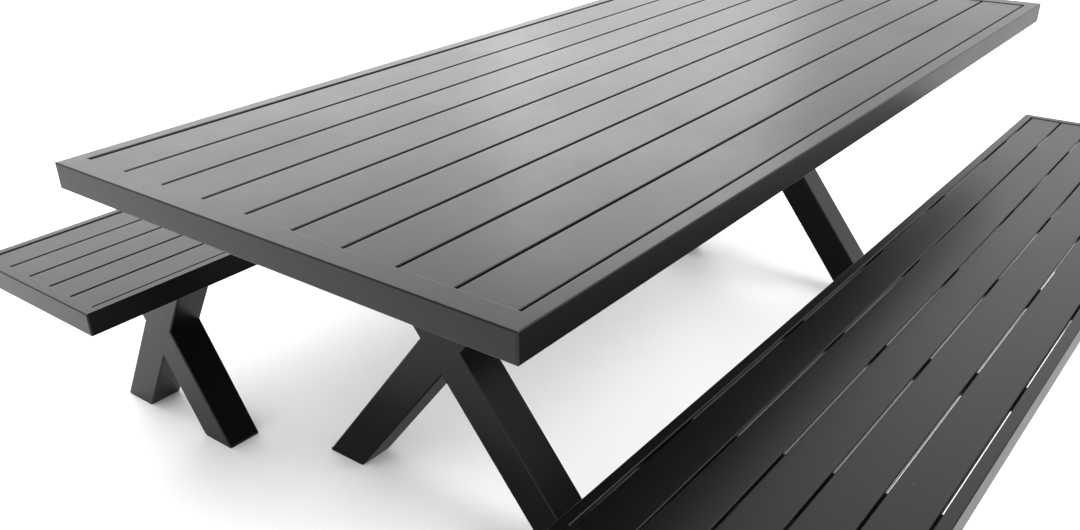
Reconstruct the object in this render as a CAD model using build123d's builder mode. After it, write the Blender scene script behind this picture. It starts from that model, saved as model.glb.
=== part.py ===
from build123d import *
import math
import os

os.makedirs("parts", exist_ok=True)

# Slatted metal dining set: one table on two crossed legs and two matching
# benches, each standing on two smaller crossed legs.
# Units are mm. X runs along the length, Y across, Z up.
# The origin is on the floor under the middle of the table.

# ---------------------------------------------------------------- sizes
rail_h = 47.0            # height of every edge rail
slat_drop = 1.5          # slat tops sit this far below the rail tops
slat_wall = 1.5          # wall of a slat extrusion
rail_wall = 2.0          # wall of an edge rail
edge_r = 2.5             # rounded long edges of the rails
corner_r = 3.2           # rounded corners of each frame, seen from above
slat_r = 2.0             # rounded long edges of a slat
bar_h = 22.0             # height of bars and bearers under the slats
bar_w = 50.0             # width of a cross bar
bar_wall = 2.0
bearer_w = 130.0         # width of the bearer over a leg
bearer_wall = 3.0
bar_x = 375.0            # distance of the outer cross bars from the middle
plate_t = 5.0            # leg top plate
plate_w = 122.0
tube = 80.0              # square leg tube
tube_wall = 2.5
tube_r = 4.0
cap_t = 4.0              # plastic sole under each foot
plug_h = 14.0            # part of the sole that sits inside the tube
plug_gap = 0.3

# table
t_len, t_wid, t_h = 2200.0, 1000.0, 750.0
t_end_w, t_side_w = 45.0, 30.0
t_slats = 9
t_slat_w, t_slat_t = 99.0, 20.0   # width and thickness of a slat
t_leg_x = 678.0          # leg centre from the middle of the table
t_foot_y, t_top_y = 307.0, 252.0
t_plate_l = 660.0
t_bolt_y = 200.0

# bench
b_len, b_wid, b_h = 2200.0, 420.0, 450.0
b_end_w, b_side_w = 25.0, 20.0
b_slats = 5
b_slat_w, b_slat_t = 71.4, 12.0
b_leg_x = 811.0
b_foot_y, b_top_y = 151.0, 98.0
b_plate_l = 330.0
b_bolt_y = 40.0
b_off_l = 735.0          # left bench centre from the table centre
b_off_r = 727.0          # right bench centre from the table centre
b_shift_r = 28.0         # the right bench stands this much further along +X

# bolts under the leg plates, M8
bolt_r = 4.0
bolt_hole_r = 4.5
nut_hole_r = 4.1
head_af = 13.0
head_h = 5.3
washer_r = 8.0
washer_t = 1.6
shank_l = 18.0
bolt_dx = 50.0


def mitre(corner, inner, s):
    return (corner[0] + s * (inner[0] - corner[0]),
            corner[1] + s * (inner[1] - corner[1]))


def rail_points(length, width, end_w, side_w, cx, cy, which, inset):
    """Plan outline of one mitred rail; inset > 0 gives the hollow inside."""
    hx, hy = length / 2, width / 2
    wide = end_w if which in ("near", "far") else side_w
    s1, s2 = inset / wide, 1 - inset / wide
    c = {"nl": ((-hx, hy), (-hx + end_w, hy - side_w)),
         "nr": ((-hx, -hy), (-hx + end_w, -hy + side_w)),
         "fl": ((hx, hy), (hx - end_w, hy - side_w)),
         "fr": ((hx, -hy), (hx - end_w, -hy + side_w))}
    a, b = {"near": ("nr", "nl"), "far": ("fl", "fr"),
            "left": ("nl", "fl"), "right": ("fr", "nr")}[which]
    pts = [mitre(*c[a], s1), mitre(*c[b], s1), mitre(*c[b], s2), mitre(*c[a], s2)]
    return [(x + cx, y + cy) for x, y in pts]


def arm_points(y_foot, y_top, z_top, half, z0):
    """Side outline of one leg tube that leans from y_foot to y_top."""
    def at(z):
        return y_foot + (y_top - y_foot) * z / z_top
    return [(at(z0) - half, z0), (at(z0) + half, z0),
            (at(z_top) + half, z_top), (at(z_top) - half, z_top)]


def save(part, name):
    part.label = name
    export_step(part, f"parts/{name}.step")


sets = [
    # prefix, centre x, centre y, length, width, height, end rail, side rail, slats,
    # slat width, slat thickness, leg x, foot y, top y, plate length, bolt y
    ("table", 0.0, 0.0, t_len, t_wid, t_h, t_end_w, t_side_w, t_slats, t_slat_w,
     t_slat_t, t_leg_x, t_foot_y, t_top_y, t_plate_l, t_bolt_y),
    ("bench_left", 0.0, b_off_l, b_len, b_wid, b_h, b_end_w, b_side_w, b_slats,
     b_slat_w, b_slat_t, b_leg_x, b_foot_y, b_top_y, b_plate_l, b_bolt_y),
    ("bench_right", b_shift_r, -b_off_r, b_len, b_wid, b_h, b_end_w, b_side_w, b_slats,
     b_slat_w, b_slat_t, b_leg_x, b_foot_y, b_top_y, b_plate_l, b_bolt_y),
]

for (prefix, cx, cy, length, width, height, end_w, side_w, n_slats, slat_w,
     slat_t, leg_x, foot_y, top_y, plate_l, bolt_y) in sets:

    z_rail = height - rail_h                 # underside of the rails
    z_slat = height - slat_drop - slat_t     # underside of the slats
    z_bar = z_slat - bar_h                   # underside of bars and bearers
    z_leg = z_bar - plate_t                  # top of the legs
    inner_w = width - 2 * side_w             # clear width between side rails
    inner_l = length - 2 * end_w             # clear length between end rails

    # ------------------------------------------------------------ rails
    for which in ("near", "far", "left", "right"):
        with BuildPart() as rail:
            with BuildSketch(Plane.XY.offset(z_rail)):
                with BuildLine():
                    Polyline(*rail_points(length, width, end_w, side_w, cx, cy, which, 0.0), close=True)
                make_face()
            extrude(amount=rail_h)
            along = Axis.Y if which in ("near", "far") else Axis.X
            fillet(rail.edges().filter_by(along), radius=edge_r)
            # rounded corner of the whole frame, seen from above
            with BuildSketch(Plane.XY.offset(z_rail)):
                with Locations((cx, cy)):
                    RectangleRounded(length, width, corner_r)
            extrude(amount=rail_h, mode=Mode.INTERSECT)
            with BuildSketch(Plane.XY.offset(z_rail + rail_wall)):
                with BuildLine():
                    Polyline(*rail_points(length, width, end_w, side_w, cx, cy, which, rail_wall), close=True)
                make_face()
            extrude(amount=rail_h - 2 * rail_wall, mode=Mode.SUBTRACT)
        kind = "end" if which in ("near", "far") else "side"
        save(rail.part, f"{prefix}_{kind}_rail_{which}")

    # ------------------------------------------------------------ slats
    gap = (inner_w - n_slats * slat_w) / (n_slats + 1)
    for i in range(n_slats):
        y = cy + inner_w / 2 - gap - slat_w / 2 - i * (slat_w + gap)
        with BuildPart() as slat:
            with BuildSketch(Plane.YZ.offset(cx - inner_l / 2)):
                with Locations((y, z_slat + slat_t / 2)):
                    RectangleRounded(slat_w, slat_t, slat_r)
                    RectangleRounded(slat_w - 2 * slat_wall, slat_t - 2 * slat_wall,
                                     slat_r / 2, mode=Mode.SUBTRACT)
            extrude(amount=inner_l)
        save(slat.part, f"{prefix}_slat_{i + 1}")

    # ------------------------------------- cross bars under the slats
    with BuildPart() as bars:
        with BuildSketch(Plane.XZ.offset(-(cy - inner_w / 2))):
            with Locations((cx - bar_x, z_bar + bar_h / 2), (cx, z_bar + bar_h / 2),
                           (cx + bar_x, z_bar + bar_h / 2)):
                Rectangle(bar_w, bar_h)
                Rectangle(bar_w - 2 * bar_wall, bar_h - 2 * bar_wall, mode=Mode.SUBTRACT)
        extrude(amount=-inner_w)
    save(bars.part, f"{prefix}_cross_bars")

    # ----------------------------------- wide bearers above the legs
    with BuildPart() as bearers:
        with BuildSketch(Plane.XZ.offset(-(cy - inner_w / 2))):
            with Locations((cx - leg_x, z_bar + bar_h / 2), (cx + leg_x, z_bar + bar_h / 2)):
                Rectangle(bearer_w, bar_h)
                Rectangle(bearer_w - 2 * bearer_wall, bar_h - 2 * bearer_wall, mode=Mode.SUBTRACT)
        extrude(amount=-inner_w)
        with BuildSketch(Plane.XY.offset(z_bar)):
            with Locations((cx - leg_x, cy), (cx + leg_x, cy)):
                with GridLocations(2 * bolt_dx, 2 * bolt_y, 2, 2):
                    Circle(nut_hole_r)
        extrude(amount=bearer_wall, mode=Mode.SUBTRACT)
    save(bearers.part, f"{prefix}_leg_bearers")

    # ---------------------------------------------- leg top plates
    with BuildPart() as plates:
        with BuildSketch(Plane.XY.offset(z_leg)):
            with Locations((cx - leg_x, cy), (cx + leg_x, cy)):
                RectangleRounded(plate_w, plate_l, 6.0)
                with GridLocations(2 * bolt_dx, 2 * bolt_y, 2, 2):
                    Circle(bolt_hole_r, mode=Mode.SUBTRACT)
        extrude(amount=plate_t)
    save(plates.part, f"{prefix}_leg_plates")

    # ------------------------------------------------------- bolts
    with BuildPart() as bolts:
        with BuildSketch(Plane.XY.offset(z_leg - washer_t)):
            with Locations((cx - leg_x, cy), (cx + leg_x, cy)):
                with GridLocations(2 * bolt_dx, 2 * bolt_y, 2, 2):
                    Circle(washer_r)
        extrude(amount=washer_t)
        with BuildSketch(Plane.XY.offset(z_leg - washer_t - head_h)):
            with Locations((cx - leg_x, cy), (cx + leg_x, cy)):
                with GridLocations(2 * bolt_dx, 2 * bolt_y, 2, 2):
                    RegularPolygon(head_af / 2, 6, major_radius=False)
        extrude(amount=head_h)
        with BuildSketch(Plane.XY.offset(z_leg)):
            with Locations((cx - leg_x, cy), (cx + leg_x, cy)):
                with GridLocations(2 * bolt_dx, 2 * bolt_y, 2, 2):
                    Circle(bolt_r)
        extrude(amount=shank_l)
    save(bolts.part, f"{prefix}_leg_bolts")

    # -------------------------------------------------- crossed legs
    slope = math.atan2(z_leg, foot_y + top_y)
    half = tube / math.sin(slope) / 2        # half width of the tube cut level
    wall_y = tube_wall / math.sin(slope)
    z_cross = z_leg * foot_y / (foot_y + top_y)
    for side, sx in (("near", -1), ("far", 1)):
        x0 = cx + sx * leg_x - tube / 2
        # outer form of the straight tube from the left foot to the top right
        with BuildPart() as long_outer:
            with BuildSketch(Plane.YZ.offset(x0)):
                with BuildLine():
                    Polyline(*[(cy + y, z) for y, z in
                               arm_points(foot_y, -top_y, z_leg, half, cap_t)], close=True)
                make_face()
            extrude(amount=tube)
            level = (long_outer.edges().filter_by(Axis.X)
                     + long_outer.edges().filter_by(Axis.Y))
            fillet(long_outer.edges() - level, radius=tube_r)
        # the same tube, hollow
        with BuildPart() as long_tube:
            add(long_outer.part)
            with BuildSketch(Plane.YZ.offset(x0 + tube_wall)):
                with BuildLine():
                    Polyline(*[(cy + y, z) for y, z in
                               arm_points(foot_y, -top_y, z_leg, half - wall_y, cap_t)], close=True)
                make_face()
            extrude(amount=tube - 2 * tube_wall, mode=Mode.SUBTRACT)
        save(long_tube.part, f"{prefix}_leg_{side}_long_tube")

        # the other diagonal, in two arms that butt the long tube
        with BuildPart() as arms:
            with BuildSketch(Plane.YZ.offset(x0)):
                with BuildLine():
                    Polyline(*[(cy + y, z) for y, z in
                               arm_points(-foot_y, top_y, z_leg, half, cap_t)], close=True)
                make_face()
            extrude(amount=tube)
            level = (arms.edges().filter_by(Axis.X)
                     + arms.edges().filter_by(Axis.Y))
            fillet(arms.edges() - level, radius=tube_r)
            with BuildSketch(Plane.YZ.offset(x0 + tube_wall)):
                with BuildLine():
                    Polyline(*[(cy + y, z) for y, z in
                               arm_points(-foot_y, top_y, z_leg, half - wall_y, cap_t)], close=True)
                make_face()
            extrude(amount=tube - 2 * tube_wall, mode=Mode.SUBTRACT)
            # room for the long tube, rounded corners included
            add(long_outer.part, mode=Mode.SUBTRACT)
        save(arms.part, f"{prefix}_leg_{side}_short_arms")

    # ---------------------------------- soles pressed into the feet
    with BuildPart() as soles:
        for sx in (-1, 1):
            for sy in (-1, 1):
                # the sole itself, flush with the tube
                with BuildSketch(Plane.XY):
                    with Locations((cx + sx * leg_x, cy + sy * foot_y)):
                        RectangleRounded(tube - 2.0, 2 * half - 2.0, tube_r)
                extrude(amount=cap_t)
                # the plug follows the lean of the tube
                with BuildSketch(Plane.YZ.offset(cx + sx * leg_x - tube / 2 + tube_wall + plug_gap)):
                    with BuildLine():
                        pts = [(cy + y, z) for y, z in
                               arm_points(sy * foot_y, -sy * top_y, z_leg,
                                          half - wall_y - plug_gap * 1.5, cap_t)]
                        lean = (pts[3][0] - pts[0][0]) / (pts[3][1] - pts[0][1])
                        Polyline(pts[0], pts[1],
                                 (pts[1][0] + lean * plug_h, cap_t + plug_h),
                                 (pts[0][0] + lean * plug_h, cap_t + plug_h), close=True)
                    make_face()
                extrude(amount=tube - 2 * (tube_wall + plug_gap))
    save(soles.part, f"{prefix}_foot_soles")
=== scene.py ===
import math
import bpy
from mathutils import Matrix, Vector

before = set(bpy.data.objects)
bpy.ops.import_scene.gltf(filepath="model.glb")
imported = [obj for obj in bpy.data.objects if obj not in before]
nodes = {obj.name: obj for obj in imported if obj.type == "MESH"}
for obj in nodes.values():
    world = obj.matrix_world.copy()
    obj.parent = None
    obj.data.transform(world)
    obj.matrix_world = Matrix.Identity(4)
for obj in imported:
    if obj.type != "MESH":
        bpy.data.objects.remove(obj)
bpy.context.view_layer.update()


# ---------------------------------------------------------------- node helpers


def new_material(name):
    mat = bpy.data.materials.new(name)
    mat.use_nodes = True
    nt = mat.node_tree
    bsdf = nt.nodes["Principled BSDF"]
    return mat, nt, bsdf


def add(nt, kind, x=0, y=0, **values):
    n = nt.nodes.new(kind)
    n.location = (x, y)
    for k, v in values.items():
        setattr(n, k, v)
    return n


def noise(nt, vec, scale, detail=2.0, rough=0.5, distortion=0.0):
    n = add(nt, "ShaderNodeTexNoise")
    n.inputs["Scale"].default_value = scale
    n.inputs["Detail"].default_value = detail
    n.inputs["Roughness"].default_value = rough
    n.inputs["Distortion"].default_value = distortion
    nt.links.new(vec, n.inputs["Vector"])
    return n.outputs["Fac"]


def remap(nt, src, a, b, c, d, smooth=False):
    n = add(nt, "ShaderNodeMapRange")
    n.interpolation_type = "SMOOTHSTEP" if smooth else "LINEAR"
    n.inputs["From Min"].default_value = a
    n.inputs["From Max"].default_value = b
    n.inputs["To Min"].default_value = c
    n.inputs["To Max"].default_value = d
    nt.links.new(src, n.inputs["Value"])
    return n.outputs["Result"]


def math_node(nt, op, a, b=None, clamp=False):
    n = add(nt, "ShaderNodeMath")
    n.operation = op
    n.use_clamp = clamp
    for i, v in enumerate((a, b)):
        if v is None:
            continue
        if isinstance(v, (int, float)):
            n.inputs[i].default_value = v
        else:
            nt.links.new(v, n.inputs[i])
    return n.outputs[0]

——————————

SHORT PROBLEM:
Only the lines from the start of the data to the line holding "plug_gap = 0.3" are wanted; return them exactly, both ends included.

RESPONSE TO THE EXERCISE:
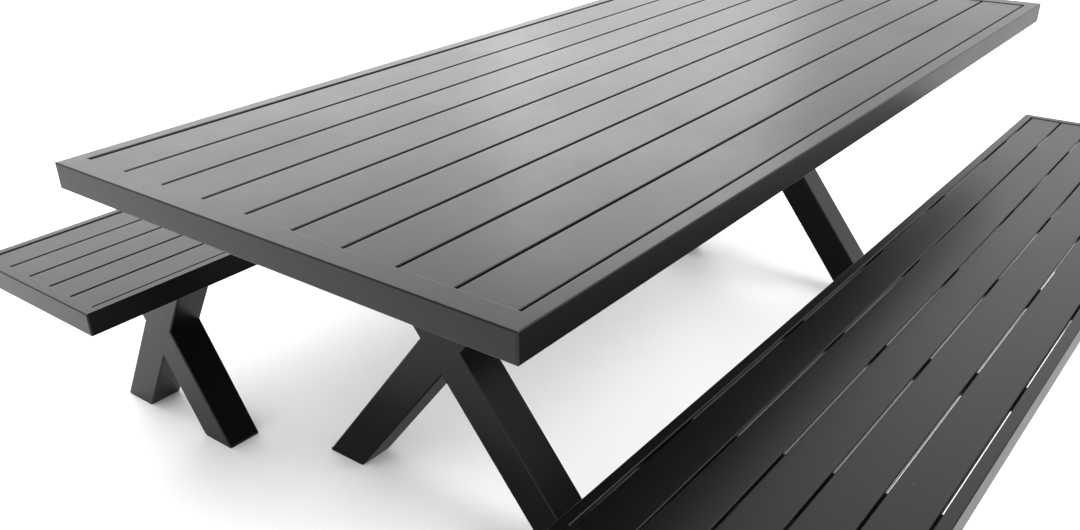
Reconstruct the object in this render as a CAD model using build123d's builder mode. After it, write the Blender scene script behind this picture. It starts from that model, saved as model.glb.
=== part.py ===
from build123d import *
import math
import os

os.makedirs("parts", exist_ok=True)

# Slatted metal dining set: one table on two crossed legs and two matching
# benches, each standing on two smaller crossed legs.
# Units are mm. X runs along the length, Y across, Z up.
# The origin is on the floor under the middle of the table.

# ---------------------------------------------------------------- sizes
rail_h = 47.0            # height of every edge rail
slat_drop = 1.5          # slat tops sit this far below the rail tops
slat_wall = 1.5          # wall of a slat extrusion
rail_wall = 2.0          # wall of an edge rail
edge_r = 2.5             # rounded long edges of the rails
corner_r = 3.2           # rounded corners of each frame, seen from above
slat_r = 2.0             # rounded long edges of a slat
bar_h = 22.0             # height of bars and bearers under the slats
bar_w = 50.0             # width of a cross bar
bar_wall = 2.0
bearer_w = 130.0         # width of the bearer over a leg
bearer_wall = 3.0
bar_x = 375.0            # distance of the outer cross bars from the middle
plate_t = 5.0            # leg top plate
plate_w = 122.0
tube = 80.0              # square leg tube
tube_wall = 2.5
tube_r = 4.0
cap_t = 4.0              # plastic sole under each foot
plug_h = 14.0            # part of the sole that sits inside the tube
plug_gap = 0.3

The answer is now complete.